House Democrats are fully aware of that, but they are playing the long game with this bill. They will make the case that by not signing onto their reforms, Republicans are part of the problem — and hope that it will boost them in 2020.

“If [McConnell’s] willing to be the face of opposition to real, meaningful democracy reforms the people want to see, that makes it even better policy for Democrats,” Sarbanes told Vox. “To say to the public, from this point forward if you give the gavel to lawmakers who are interested in being accountable to you, this is the kind of change you can expect to see. If you like this, give us a gavel in the Senate, and give us a pen in the White House.”

HR 1 also isn’t just an ethics bill; it will also expand voting rights and tackle campaign finance reform.
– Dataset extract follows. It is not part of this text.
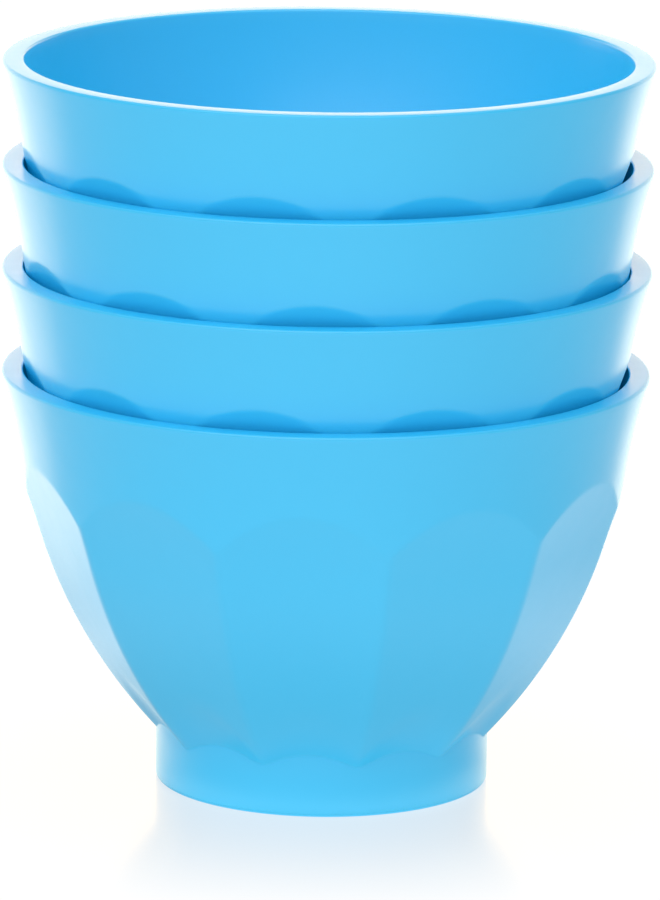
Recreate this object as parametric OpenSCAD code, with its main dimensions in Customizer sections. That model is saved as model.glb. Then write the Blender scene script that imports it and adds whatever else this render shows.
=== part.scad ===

According to Wertheimer, comparing the two bills is like apples and oranges.

“The impetus in ‘07 was largely some scandals that had occurred, and the need to respond to those,” Sarbanes said. “This time what we’re building [with HR 1] … is much more systemic.”

Sarbanes has a point. The 2007 bill was passed two years before the landmark 2010 Citizens United decision by the US Supreme Court, which opened the door up to a landslide of money in politics. One of the proposals in Sarbanes’s bill is a voluntary public campaign finance system that would reward politicians who forgo corporate PAC money in favor of small donations, making the federal government give them a six-to-one match for every small donation that comes in.

HR 1 also aims to expand voting rights, through automatic voter registration and online voter registration. At the same time, Democrats will try to pass a separate bill that would restore key provisions of the Voting Rights Act, essentially making it harder for states to discriminate against voters of color.

“That is a very big deal. I have not seen anything come this close to the prioritization of this,” said Wendy Weiser, director of the Democracy Program at the Brennan Center for Justice. “This is I think a real dramatic shot across the bow that I think is a commitment. The Democrats are putting this out there as something they’re going to hold themselves up to.”